WHAT THE EXERCISE ASKS. Take the lines from the one bearing "for node, shape" to the one bearing "if empty is", inclusive, and reproduce them exactly; include no other line.

DATA PROVIDED.

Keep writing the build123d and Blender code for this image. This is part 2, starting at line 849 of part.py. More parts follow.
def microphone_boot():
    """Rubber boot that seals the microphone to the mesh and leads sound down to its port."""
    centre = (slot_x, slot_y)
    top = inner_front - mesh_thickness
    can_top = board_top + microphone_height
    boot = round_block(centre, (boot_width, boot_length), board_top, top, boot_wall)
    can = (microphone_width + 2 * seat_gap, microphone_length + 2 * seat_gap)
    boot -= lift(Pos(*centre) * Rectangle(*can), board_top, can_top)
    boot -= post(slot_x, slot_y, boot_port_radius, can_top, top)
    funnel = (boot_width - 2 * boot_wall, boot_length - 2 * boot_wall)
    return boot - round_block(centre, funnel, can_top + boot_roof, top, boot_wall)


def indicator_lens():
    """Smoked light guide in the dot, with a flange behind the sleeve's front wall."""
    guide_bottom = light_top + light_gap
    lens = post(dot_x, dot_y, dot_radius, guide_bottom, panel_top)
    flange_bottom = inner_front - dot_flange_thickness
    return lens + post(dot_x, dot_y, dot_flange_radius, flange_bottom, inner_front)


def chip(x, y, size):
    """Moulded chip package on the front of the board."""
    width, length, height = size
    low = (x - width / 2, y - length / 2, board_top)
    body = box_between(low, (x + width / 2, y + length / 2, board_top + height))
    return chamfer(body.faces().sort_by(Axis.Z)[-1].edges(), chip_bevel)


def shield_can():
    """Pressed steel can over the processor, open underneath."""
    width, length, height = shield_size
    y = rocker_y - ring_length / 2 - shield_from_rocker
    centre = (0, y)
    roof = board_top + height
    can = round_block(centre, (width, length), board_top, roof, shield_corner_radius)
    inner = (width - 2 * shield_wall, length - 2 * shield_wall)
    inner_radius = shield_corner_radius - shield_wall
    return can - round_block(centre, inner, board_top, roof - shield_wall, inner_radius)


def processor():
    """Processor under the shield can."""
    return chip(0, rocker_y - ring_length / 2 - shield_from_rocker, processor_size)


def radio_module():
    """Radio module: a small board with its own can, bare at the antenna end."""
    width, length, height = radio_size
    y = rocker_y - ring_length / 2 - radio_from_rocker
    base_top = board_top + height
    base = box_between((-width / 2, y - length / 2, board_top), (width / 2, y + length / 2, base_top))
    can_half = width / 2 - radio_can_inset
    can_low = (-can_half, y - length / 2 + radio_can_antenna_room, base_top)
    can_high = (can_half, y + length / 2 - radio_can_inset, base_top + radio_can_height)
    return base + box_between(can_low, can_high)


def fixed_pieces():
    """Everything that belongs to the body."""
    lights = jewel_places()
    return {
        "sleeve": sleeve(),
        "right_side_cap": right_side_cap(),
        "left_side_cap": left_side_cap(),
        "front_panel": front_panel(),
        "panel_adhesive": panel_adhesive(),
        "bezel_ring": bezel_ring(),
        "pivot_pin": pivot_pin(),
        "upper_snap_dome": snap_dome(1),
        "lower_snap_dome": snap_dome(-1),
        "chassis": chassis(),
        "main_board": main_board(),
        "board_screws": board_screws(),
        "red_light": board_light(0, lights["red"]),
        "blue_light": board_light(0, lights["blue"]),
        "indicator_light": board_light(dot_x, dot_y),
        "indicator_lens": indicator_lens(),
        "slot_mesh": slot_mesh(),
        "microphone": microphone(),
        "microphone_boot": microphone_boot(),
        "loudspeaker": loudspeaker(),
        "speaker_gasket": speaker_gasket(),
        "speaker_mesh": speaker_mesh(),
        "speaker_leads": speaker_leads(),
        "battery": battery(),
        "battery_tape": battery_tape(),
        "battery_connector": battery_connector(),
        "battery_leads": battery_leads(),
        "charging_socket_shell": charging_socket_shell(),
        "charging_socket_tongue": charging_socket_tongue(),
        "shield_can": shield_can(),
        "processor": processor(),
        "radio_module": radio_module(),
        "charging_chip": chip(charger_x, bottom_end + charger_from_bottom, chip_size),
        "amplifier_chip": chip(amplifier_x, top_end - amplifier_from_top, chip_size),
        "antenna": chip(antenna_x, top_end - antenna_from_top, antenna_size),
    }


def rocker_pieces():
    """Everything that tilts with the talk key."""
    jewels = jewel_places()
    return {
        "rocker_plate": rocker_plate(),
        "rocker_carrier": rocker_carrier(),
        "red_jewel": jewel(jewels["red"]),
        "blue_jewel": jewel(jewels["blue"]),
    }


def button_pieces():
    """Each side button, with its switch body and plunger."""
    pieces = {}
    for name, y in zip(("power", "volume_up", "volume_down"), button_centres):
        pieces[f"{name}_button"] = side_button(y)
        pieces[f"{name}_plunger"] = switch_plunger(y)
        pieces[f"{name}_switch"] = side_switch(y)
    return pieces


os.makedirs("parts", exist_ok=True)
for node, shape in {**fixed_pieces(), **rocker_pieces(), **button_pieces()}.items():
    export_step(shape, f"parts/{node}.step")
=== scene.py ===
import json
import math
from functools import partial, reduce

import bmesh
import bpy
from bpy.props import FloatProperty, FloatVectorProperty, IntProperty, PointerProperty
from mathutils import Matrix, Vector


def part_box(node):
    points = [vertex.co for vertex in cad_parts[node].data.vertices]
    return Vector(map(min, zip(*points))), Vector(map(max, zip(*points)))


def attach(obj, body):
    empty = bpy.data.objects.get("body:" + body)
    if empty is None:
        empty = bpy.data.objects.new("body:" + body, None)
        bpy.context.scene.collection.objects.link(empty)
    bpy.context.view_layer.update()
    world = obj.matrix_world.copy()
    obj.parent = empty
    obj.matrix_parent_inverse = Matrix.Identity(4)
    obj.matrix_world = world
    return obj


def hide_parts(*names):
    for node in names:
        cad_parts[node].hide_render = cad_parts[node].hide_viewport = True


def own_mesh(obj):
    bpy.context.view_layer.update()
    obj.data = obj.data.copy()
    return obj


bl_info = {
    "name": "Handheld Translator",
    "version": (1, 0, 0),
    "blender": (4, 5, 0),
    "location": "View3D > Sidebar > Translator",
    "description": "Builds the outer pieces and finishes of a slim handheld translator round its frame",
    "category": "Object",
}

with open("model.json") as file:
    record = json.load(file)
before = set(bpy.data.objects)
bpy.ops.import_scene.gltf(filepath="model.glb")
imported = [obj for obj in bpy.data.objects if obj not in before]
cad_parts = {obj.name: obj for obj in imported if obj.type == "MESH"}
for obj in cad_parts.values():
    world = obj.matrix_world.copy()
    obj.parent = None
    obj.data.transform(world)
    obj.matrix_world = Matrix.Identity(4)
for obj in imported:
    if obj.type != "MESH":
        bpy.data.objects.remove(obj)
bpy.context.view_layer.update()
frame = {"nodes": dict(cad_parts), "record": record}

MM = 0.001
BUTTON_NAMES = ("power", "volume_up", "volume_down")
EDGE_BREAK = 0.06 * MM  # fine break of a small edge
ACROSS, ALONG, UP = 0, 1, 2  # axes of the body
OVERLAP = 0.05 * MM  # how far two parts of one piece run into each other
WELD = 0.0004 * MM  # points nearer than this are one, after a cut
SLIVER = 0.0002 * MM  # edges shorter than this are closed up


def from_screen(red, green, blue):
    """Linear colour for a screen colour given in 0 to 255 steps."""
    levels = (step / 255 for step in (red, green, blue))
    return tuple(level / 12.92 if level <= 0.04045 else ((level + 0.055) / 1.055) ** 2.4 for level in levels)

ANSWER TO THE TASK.
for node, shape in {**fixed_pieces(), **rocker_pieces(), **button_pieces()}.items():
    export_step(shape, f"parts/{node}.step")
=== scene.py ===
import json
import math
from functools import partial, reduce

import bmesh
import bpy
from bpy.props import FloatProperty, FloatVectorProperty, IntProperty, PointerProperty
from mathutils import Matrix, Vector


def part_box(node):
    points = [vertex.co for vertex in cad_parts[node].data.vertices]
    return Vector(map(min, zip(*points))), Vector(map(max, zip(*points)))


def attach(obj, body):
    empty = bpy.data.objects.get("body:" + body)
    if empty is None:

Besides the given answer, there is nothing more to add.